Written request:
Copy out all lines that hold "Output".

#####

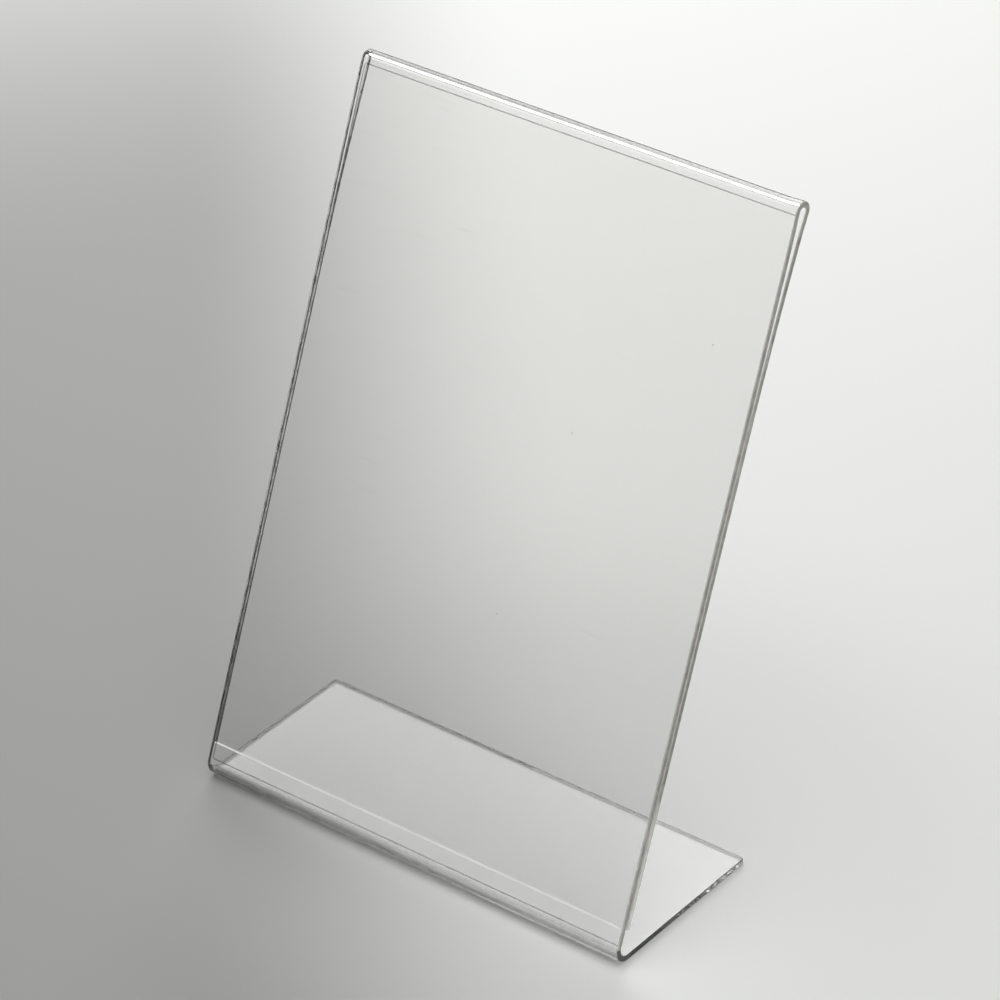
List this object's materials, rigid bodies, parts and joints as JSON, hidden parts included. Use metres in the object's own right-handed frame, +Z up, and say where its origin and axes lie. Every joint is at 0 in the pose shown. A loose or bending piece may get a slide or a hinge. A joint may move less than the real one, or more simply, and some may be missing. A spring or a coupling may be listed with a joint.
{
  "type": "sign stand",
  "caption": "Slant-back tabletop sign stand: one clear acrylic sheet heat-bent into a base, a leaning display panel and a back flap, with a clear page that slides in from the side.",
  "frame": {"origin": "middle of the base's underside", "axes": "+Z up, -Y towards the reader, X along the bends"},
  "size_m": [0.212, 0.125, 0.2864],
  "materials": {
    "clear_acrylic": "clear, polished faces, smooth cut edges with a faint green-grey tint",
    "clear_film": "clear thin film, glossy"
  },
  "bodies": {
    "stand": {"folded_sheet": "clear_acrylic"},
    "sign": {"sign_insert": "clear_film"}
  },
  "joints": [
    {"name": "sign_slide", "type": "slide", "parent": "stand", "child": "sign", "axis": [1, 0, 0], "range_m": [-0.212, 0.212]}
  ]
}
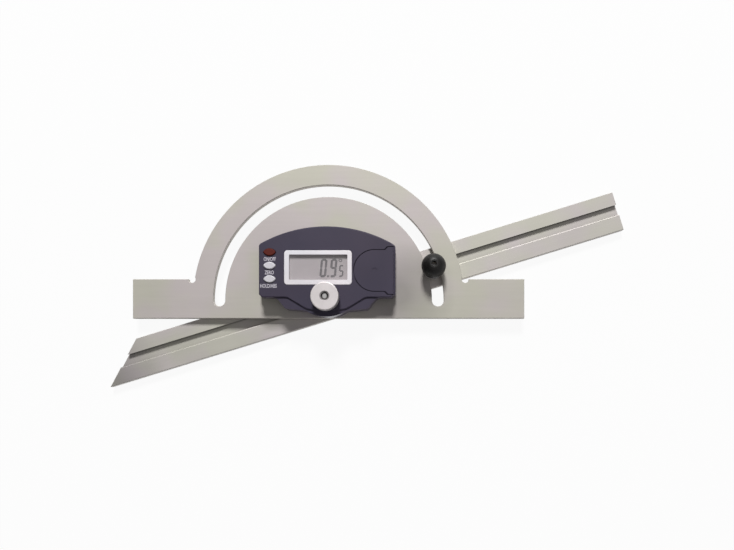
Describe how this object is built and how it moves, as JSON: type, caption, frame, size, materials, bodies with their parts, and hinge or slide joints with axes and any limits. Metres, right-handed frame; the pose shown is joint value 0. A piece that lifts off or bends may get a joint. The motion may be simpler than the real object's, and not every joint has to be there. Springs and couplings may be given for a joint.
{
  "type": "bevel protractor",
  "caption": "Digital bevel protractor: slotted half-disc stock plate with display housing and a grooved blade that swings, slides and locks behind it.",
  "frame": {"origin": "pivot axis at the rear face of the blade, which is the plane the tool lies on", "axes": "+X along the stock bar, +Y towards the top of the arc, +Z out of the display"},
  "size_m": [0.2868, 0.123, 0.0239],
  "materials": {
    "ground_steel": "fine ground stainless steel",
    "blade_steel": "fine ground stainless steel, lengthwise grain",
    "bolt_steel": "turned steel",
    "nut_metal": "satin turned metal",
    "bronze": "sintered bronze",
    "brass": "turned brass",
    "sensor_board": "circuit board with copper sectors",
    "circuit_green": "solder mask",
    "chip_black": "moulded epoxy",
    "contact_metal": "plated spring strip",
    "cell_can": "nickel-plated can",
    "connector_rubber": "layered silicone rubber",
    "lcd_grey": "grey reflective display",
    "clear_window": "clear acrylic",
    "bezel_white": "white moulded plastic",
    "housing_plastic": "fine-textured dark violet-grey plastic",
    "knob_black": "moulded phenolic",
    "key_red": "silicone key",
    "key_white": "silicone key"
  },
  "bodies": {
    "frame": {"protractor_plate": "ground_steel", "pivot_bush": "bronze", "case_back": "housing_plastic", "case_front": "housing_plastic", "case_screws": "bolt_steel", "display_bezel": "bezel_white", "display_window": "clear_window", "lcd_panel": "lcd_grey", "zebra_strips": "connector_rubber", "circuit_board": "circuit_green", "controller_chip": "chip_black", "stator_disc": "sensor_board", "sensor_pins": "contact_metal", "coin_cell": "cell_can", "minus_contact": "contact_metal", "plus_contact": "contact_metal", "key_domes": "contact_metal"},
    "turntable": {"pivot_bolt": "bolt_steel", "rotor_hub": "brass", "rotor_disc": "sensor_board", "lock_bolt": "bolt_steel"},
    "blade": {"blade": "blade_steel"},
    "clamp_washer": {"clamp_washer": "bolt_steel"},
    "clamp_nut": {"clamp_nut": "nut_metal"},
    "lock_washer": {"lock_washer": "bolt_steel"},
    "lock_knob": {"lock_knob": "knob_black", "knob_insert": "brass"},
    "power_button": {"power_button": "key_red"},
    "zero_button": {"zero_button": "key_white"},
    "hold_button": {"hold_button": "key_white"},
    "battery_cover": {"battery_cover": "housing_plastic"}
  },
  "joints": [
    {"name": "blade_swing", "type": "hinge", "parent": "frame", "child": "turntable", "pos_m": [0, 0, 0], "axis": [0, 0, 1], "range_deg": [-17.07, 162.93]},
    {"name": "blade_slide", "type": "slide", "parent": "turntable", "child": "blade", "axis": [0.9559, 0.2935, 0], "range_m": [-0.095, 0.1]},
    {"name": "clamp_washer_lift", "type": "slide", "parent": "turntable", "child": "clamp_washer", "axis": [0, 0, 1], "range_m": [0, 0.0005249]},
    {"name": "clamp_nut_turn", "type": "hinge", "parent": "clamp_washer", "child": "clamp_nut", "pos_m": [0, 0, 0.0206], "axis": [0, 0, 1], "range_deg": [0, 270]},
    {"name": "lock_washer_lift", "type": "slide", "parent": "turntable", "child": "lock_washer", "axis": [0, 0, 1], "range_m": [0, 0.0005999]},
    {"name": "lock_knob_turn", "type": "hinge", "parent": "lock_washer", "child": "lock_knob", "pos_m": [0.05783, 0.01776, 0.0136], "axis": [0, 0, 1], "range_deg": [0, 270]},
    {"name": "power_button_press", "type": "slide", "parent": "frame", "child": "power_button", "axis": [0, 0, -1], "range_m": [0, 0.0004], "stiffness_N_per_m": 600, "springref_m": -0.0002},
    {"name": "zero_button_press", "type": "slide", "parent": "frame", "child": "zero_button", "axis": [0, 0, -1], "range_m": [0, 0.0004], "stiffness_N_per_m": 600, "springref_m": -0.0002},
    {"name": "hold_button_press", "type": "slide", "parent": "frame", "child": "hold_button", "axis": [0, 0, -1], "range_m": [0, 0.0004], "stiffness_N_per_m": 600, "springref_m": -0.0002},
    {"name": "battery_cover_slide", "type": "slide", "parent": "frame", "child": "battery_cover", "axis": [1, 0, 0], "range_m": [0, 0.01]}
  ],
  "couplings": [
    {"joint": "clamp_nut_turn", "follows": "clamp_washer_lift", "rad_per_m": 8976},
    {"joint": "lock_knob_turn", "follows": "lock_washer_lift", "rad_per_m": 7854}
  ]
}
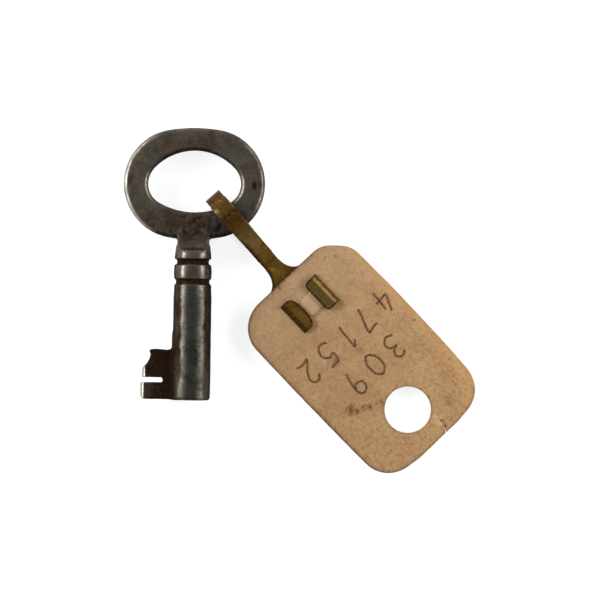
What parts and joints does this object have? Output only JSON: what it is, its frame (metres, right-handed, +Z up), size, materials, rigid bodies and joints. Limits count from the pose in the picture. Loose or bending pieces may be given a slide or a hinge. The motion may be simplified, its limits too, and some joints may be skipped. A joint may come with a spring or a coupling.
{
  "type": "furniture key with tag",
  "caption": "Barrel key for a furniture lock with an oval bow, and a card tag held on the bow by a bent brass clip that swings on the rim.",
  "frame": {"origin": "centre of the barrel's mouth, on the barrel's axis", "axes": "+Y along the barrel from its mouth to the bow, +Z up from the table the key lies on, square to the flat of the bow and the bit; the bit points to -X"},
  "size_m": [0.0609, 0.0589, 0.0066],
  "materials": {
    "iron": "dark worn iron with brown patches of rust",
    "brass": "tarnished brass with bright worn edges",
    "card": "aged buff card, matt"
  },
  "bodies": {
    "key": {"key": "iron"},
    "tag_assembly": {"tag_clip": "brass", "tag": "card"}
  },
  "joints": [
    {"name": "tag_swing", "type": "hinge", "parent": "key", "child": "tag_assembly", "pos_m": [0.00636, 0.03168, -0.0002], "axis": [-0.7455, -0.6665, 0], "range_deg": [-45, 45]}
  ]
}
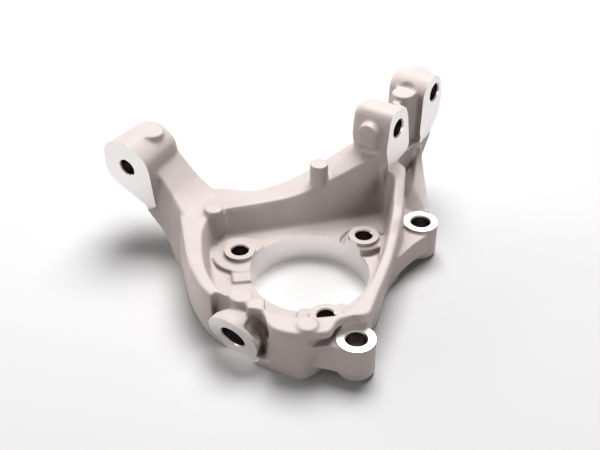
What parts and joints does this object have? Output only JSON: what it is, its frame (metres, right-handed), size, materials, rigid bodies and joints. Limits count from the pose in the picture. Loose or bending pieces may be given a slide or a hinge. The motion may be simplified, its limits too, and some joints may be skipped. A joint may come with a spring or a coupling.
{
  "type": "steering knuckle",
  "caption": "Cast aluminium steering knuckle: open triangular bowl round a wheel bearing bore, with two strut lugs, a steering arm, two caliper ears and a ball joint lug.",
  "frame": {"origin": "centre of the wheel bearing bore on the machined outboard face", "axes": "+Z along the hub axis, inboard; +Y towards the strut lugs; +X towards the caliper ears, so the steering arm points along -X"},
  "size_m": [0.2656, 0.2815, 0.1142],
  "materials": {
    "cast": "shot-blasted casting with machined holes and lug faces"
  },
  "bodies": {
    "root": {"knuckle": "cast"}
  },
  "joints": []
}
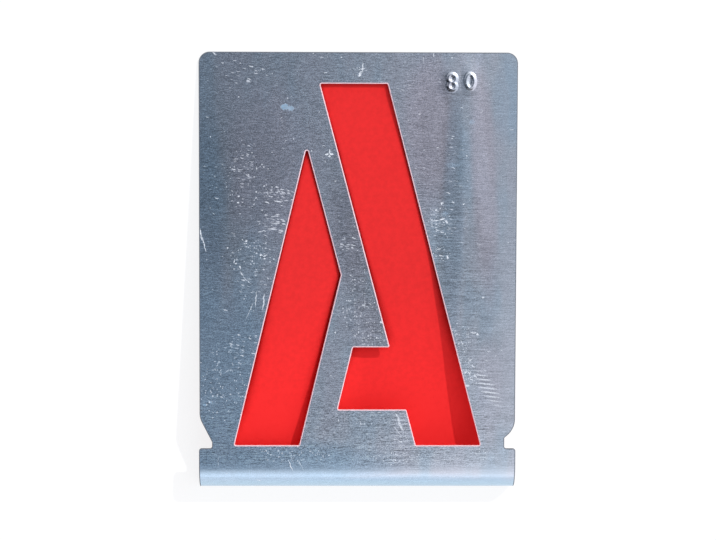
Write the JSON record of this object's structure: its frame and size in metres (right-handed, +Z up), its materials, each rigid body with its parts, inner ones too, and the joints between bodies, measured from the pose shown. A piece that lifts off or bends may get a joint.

#####

Correct answer:
What parts and joints does this object have? Output only JSON: what it is, its frame (metres, right-handed, +Z up), size, materials, rigid bodies and joints. Limits count from the pose in the picture. Loose or bending pieces may be given a slide or a hinge. The motion may be simplified, its limits too, and some joints may be skipped. A joint may come with a spring or a coupling.
What parts and joints does this object have? Output only JSON: what it is, its frame (metres, right-handed), size, materials, rigid bodies and joints. Limits count from the pose in the picture. Loose or bending pieces may be given a slide or a hinge. The motion may be simplified, its limits too, and some joints may be skipped. A joint may come with a spring or a coupling.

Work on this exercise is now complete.